A variety of plastic and synthetic woven mulches now exist to replicate some of the benefits of organic garden mulches. While comparable benefits include water conservation and weed inhibition, synthetic mulches do not add organic matter to the soil, improve soil structure over time, or feed soil organisms like worms and bugs. They must also be thrown away at some point in their lifespan. Additionally, using synthetic mulches may prevent the natural evolution of gardens and crop rotation if they lock the gardener into a crop-specific design.
Despite these drawbacks, synthetic mulches do have their place in some gardens. Many find that landscape fabric applied to a garden path and covered with bark mulch lessens the workload for several years running. Black plastic mulch used in strawberry or squash patches can also warm the soil early in the season, giving a jumpstart to heat-loving crops. (Be aware that a further layer of organic mulch may be needed as the weather warms to prevent plastic mulch from functioning too well and overheating the soil and your plants later in the season.)
Garden mulching tips
- Use materials you have on hand or those that are readily available from local farms or beaches.
- Apply mulch thickly to the soil surface. Depending on the materials used, this is anywhere from 4-8 inches in depth. When in doubt, add more mulch.
- Apply mulch any time of year. If applying in summer and the ground is dry, irrigate before applying. The mulch will conserve moisture in the soil and guard against evaporation. In early spring, hold off applying mulch until the soil warms and starters are established.
- Pull fresh clippings, seaweed, and other moist mulches back from plant stems during application. As mulch dries, it will shrink and retract even further.

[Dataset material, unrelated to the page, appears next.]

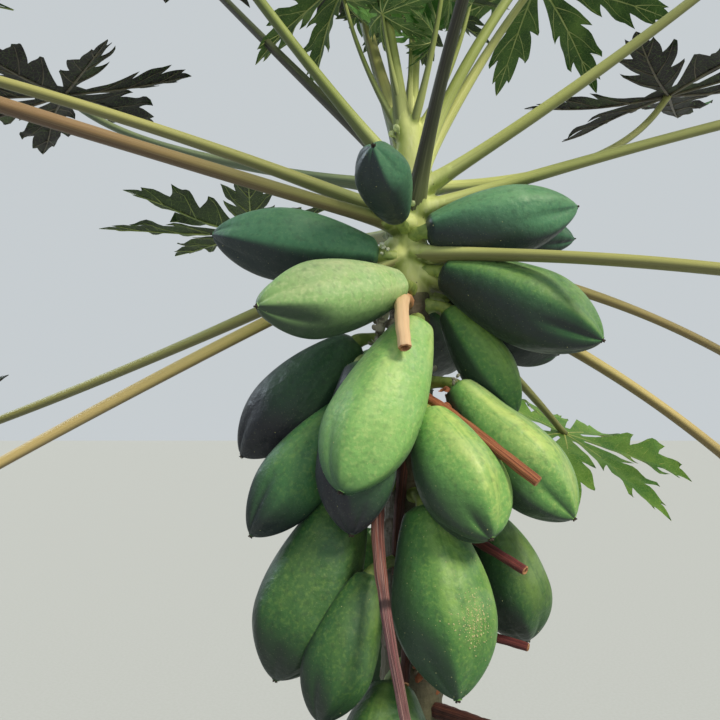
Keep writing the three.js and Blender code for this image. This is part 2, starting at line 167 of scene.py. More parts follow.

- If you are concerned about your mulch containing weed seeds, apply thickly (at least 8 inches thick). Alternatively, expose your mulch to rain and weather before spreading, allowing any weed seeds to sprout and die before application.
A final word about mulch
Applying mulch to the garden is a simple practice that can lessen your workload and save you money over the long term. In Stout’s own words, “There is peace in the garden. Peace and results.”